Your task:
Check each line of the listing for the word "handed" and report how many lines contain it, giving nothing but the number.

Structured object records:

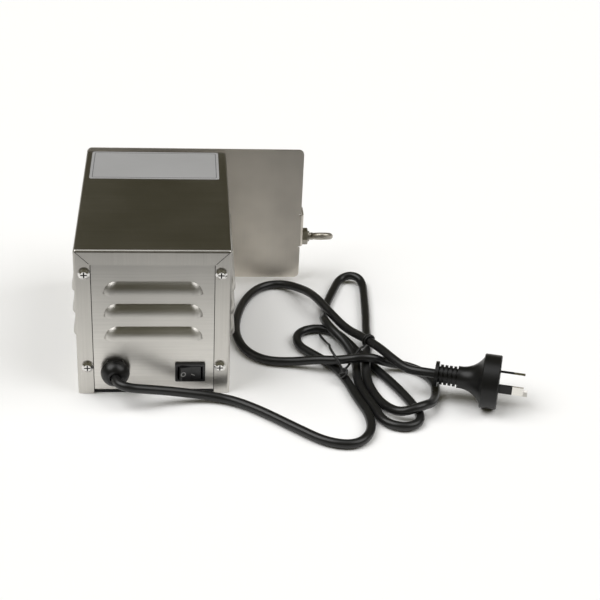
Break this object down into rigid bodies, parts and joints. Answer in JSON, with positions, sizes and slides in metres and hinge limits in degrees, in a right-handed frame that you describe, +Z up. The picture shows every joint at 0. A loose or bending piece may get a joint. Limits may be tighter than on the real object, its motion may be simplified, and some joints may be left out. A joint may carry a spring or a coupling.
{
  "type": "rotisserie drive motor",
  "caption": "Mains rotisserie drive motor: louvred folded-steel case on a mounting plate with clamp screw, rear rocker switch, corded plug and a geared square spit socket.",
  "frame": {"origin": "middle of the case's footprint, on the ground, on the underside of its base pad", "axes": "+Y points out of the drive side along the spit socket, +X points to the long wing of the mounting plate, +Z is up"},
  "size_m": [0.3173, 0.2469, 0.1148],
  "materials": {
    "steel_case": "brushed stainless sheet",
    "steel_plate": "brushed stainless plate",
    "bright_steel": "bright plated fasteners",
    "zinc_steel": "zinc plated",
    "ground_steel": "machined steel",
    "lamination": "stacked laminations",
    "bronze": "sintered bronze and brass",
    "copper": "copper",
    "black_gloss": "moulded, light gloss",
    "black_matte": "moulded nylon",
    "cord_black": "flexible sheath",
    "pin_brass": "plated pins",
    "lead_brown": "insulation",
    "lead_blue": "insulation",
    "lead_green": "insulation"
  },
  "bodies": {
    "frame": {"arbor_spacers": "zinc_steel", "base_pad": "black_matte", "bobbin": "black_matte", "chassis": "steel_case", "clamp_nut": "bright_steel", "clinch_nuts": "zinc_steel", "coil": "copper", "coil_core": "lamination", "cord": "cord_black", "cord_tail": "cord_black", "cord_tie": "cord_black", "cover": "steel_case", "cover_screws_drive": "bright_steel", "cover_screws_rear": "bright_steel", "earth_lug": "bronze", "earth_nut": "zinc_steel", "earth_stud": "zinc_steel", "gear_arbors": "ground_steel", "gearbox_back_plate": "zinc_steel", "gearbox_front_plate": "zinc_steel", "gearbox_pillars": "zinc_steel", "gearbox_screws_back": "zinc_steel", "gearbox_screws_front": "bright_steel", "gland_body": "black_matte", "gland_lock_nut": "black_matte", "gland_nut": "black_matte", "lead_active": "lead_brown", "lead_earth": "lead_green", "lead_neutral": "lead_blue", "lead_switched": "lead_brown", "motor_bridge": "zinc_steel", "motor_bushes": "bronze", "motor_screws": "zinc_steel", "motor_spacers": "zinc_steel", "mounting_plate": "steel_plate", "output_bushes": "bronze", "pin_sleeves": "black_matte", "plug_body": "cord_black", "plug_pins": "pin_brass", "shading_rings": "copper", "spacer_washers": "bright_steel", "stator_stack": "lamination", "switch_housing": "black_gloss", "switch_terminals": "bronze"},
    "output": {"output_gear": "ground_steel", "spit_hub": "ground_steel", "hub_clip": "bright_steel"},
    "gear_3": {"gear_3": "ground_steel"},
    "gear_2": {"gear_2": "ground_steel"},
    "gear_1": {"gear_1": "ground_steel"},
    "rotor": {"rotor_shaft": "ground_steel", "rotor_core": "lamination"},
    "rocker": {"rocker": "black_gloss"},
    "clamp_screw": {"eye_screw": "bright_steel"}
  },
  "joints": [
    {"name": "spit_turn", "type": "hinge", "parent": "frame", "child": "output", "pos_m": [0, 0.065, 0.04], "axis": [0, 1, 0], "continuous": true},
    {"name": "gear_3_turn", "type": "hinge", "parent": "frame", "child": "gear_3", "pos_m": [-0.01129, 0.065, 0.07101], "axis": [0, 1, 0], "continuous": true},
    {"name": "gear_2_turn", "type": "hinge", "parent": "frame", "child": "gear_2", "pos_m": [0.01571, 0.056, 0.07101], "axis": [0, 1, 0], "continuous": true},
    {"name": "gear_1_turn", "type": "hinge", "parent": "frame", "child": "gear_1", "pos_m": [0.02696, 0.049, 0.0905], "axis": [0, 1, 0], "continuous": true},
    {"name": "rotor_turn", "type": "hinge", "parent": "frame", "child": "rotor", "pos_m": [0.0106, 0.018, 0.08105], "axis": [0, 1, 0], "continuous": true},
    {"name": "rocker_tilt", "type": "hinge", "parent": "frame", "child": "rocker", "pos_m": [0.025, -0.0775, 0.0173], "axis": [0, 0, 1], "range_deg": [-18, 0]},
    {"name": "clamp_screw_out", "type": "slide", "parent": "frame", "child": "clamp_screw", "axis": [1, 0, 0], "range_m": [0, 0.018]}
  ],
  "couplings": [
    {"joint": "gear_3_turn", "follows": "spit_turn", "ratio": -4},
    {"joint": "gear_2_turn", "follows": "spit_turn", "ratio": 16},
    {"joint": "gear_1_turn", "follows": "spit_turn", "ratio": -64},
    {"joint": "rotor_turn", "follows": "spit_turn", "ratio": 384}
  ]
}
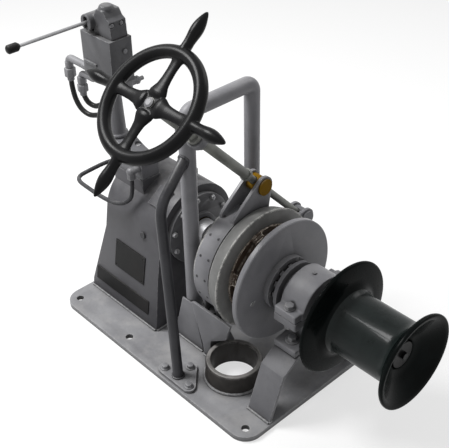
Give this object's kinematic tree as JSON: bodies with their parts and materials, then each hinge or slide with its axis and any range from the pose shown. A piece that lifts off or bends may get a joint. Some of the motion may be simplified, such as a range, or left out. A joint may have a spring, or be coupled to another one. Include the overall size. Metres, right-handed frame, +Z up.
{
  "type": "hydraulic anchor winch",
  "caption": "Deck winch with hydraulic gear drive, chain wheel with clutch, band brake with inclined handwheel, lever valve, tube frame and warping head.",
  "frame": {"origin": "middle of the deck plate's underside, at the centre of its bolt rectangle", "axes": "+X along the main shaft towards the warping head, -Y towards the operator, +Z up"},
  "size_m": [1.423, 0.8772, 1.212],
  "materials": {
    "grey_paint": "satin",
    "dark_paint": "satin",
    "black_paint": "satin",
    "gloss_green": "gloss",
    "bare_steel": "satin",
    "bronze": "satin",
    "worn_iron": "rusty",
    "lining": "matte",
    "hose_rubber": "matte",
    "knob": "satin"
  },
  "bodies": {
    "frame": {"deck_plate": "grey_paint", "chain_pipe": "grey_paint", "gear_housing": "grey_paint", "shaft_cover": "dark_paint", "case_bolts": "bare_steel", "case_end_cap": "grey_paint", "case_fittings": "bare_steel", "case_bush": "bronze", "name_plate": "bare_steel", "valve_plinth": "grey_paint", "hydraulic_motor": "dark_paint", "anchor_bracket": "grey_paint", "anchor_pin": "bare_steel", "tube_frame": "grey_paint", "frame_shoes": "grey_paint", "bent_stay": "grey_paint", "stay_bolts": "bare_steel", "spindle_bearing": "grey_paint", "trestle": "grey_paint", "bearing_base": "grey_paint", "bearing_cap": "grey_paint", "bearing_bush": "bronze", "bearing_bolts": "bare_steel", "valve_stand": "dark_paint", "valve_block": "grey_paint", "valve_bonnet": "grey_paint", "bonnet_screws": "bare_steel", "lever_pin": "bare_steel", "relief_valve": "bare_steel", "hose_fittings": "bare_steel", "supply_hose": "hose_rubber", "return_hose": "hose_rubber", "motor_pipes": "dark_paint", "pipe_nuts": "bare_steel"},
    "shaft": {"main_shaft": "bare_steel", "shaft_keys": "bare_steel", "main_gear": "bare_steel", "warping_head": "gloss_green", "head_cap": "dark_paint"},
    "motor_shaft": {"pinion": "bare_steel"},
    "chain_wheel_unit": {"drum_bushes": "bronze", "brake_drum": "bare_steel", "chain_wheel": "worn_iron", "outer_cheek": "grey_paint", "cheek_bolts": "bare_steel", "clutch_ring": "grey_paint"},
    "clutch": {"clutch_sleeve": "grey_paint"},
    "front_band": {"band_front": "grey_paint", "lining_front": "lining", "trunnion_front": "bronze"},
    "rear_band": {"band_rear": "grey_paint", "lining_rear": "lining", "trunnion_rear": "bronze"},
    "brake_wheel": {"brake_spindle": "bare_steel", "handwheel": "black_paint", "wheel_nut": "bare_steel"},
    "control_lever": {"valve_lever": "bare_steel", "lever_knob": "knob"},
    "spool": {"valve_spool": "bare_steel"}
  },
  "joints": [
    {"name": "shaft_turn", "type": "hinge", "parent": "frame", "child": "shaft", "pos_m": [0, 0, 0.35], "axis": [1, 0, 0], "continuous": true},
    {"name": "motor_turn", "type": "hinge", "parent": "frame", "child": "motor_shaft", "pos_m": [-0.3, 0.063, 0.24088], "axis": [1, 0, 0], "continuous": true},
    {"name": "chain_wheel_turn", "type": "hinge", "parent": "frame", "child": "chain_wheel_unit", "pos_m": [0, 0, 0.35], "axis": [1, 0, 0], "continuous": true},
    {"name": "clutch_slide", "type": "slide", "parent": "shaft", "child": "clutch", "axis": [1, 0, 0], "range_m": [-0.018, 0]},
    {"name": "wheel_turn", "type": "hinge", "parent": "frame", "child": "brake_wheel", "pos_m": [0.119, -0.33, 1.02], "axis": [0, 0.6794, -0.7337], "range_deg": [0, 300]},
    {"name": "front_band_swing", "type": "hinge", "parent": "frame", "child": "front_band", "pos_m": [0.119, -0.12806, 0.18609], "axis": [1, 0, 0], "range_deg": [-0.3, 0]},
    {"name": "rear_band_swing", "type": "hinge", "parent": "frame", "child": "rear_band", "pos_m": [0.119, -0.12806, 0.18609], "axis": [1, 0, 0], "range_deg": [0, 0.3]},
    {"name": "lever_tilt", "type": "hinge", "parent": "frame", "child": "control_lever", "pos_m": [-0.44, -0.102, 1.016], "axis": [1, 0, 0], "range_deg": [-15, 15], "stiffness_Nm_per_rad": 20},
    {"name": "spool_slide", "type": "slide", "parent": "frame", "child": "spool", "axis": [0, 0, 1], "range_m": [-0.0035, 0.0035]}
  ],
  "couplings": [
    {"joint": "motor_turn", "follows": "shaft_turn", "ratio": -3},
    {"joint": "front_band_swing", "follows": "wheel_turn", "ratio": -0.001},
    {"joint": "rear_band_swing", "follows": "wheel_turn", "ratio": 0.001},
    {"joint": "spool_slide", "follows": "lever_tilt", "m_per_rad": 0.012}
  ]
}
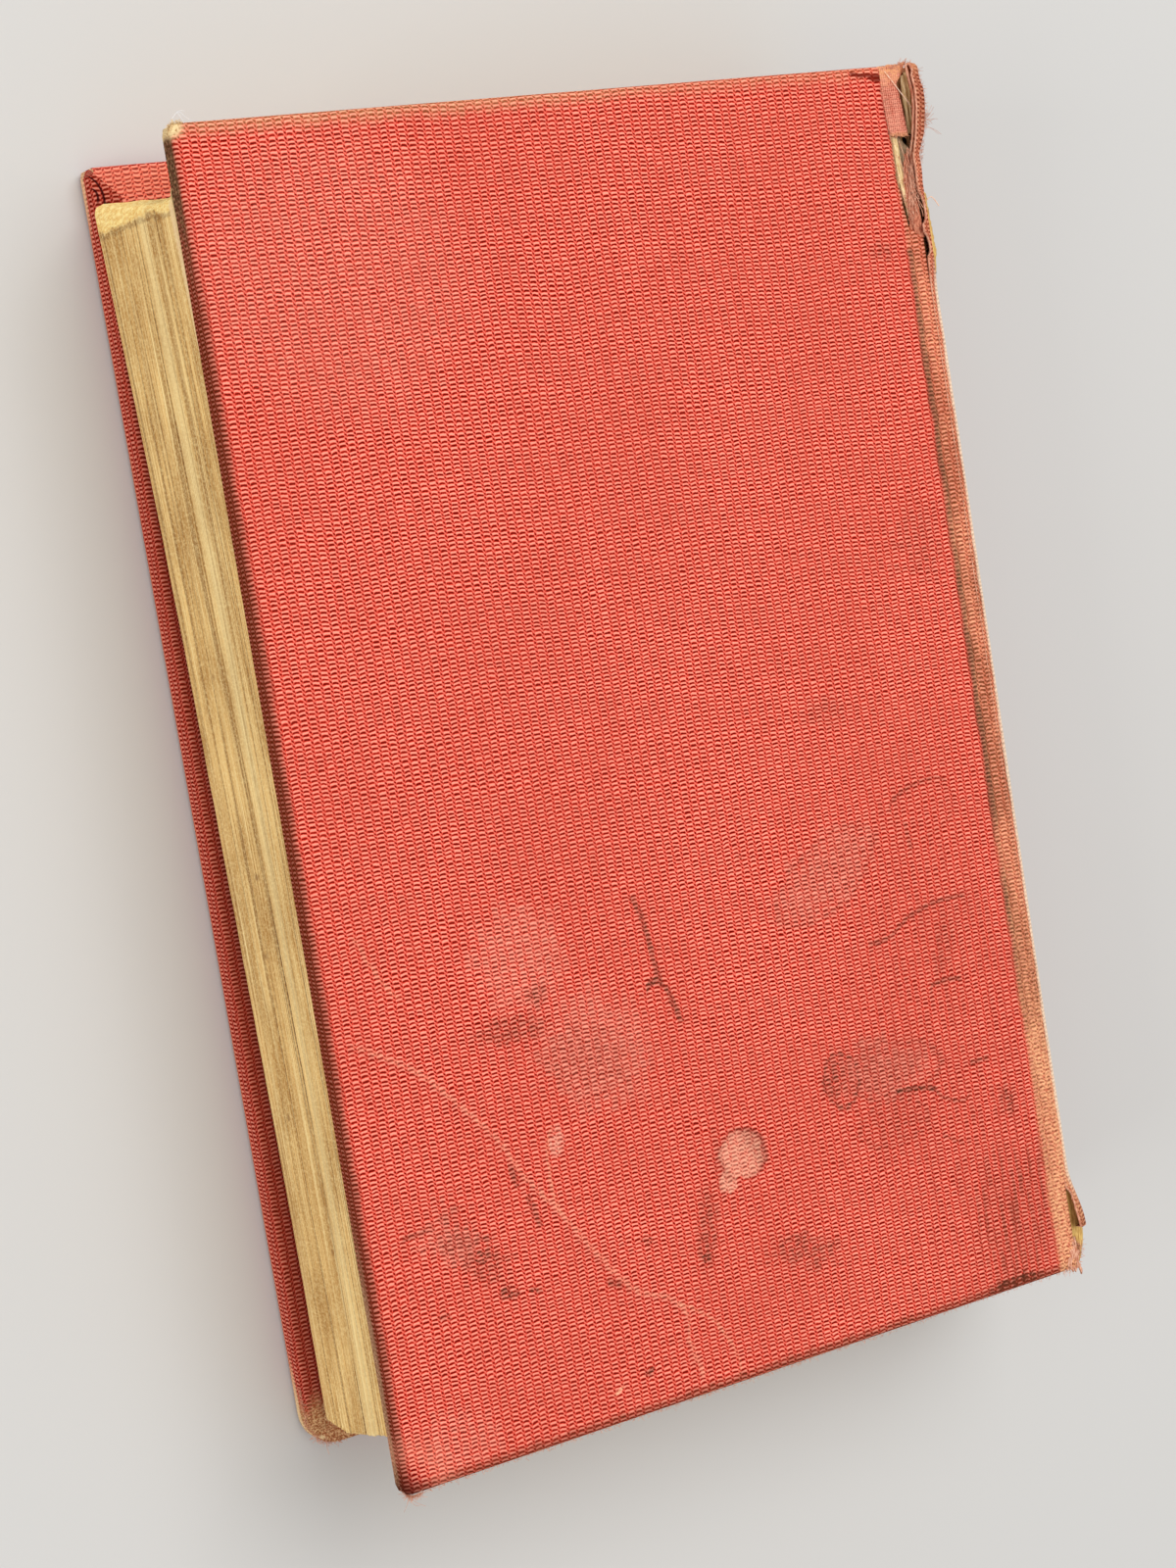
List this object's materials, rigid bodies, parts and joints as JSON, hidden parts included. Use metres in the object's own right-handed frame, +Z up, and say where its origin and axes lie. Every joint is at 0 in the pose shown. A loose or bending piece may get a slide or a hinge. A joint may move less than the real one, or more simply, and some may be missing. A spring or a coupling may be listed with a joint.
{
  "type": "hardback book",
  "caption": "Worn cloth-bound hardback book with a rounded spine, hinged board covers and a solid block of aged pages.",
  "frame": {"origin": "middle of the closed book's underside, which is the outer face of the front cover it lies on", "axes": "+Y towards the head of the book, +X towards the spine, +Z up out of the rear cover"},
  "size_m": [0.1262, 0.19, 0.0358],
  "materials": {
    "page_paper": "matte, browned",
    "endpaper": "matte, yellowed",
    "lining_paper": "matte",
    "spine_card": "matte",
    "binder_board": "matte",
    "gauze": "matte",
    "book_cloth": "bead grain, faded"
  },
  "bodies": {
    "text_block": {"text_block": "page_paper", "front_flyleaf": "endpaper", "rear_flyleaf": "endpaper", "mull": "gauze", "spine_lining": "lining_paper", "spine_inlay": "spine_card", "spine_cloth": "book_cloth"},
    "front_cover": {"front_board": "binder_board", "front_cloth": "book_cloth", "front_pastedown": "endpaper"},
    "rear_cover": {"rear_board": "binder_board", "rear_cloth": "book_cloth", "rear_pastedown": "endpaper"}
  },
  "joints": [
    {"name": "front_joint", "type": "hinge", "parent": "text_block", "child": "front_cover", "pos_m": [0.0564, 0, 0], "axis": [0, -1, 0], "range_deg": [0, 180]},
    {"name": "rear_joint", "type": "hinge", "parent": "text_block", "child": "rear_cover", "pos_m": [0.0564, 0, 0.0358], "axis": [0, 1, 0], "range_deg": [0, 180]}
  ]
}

Result for this task:
3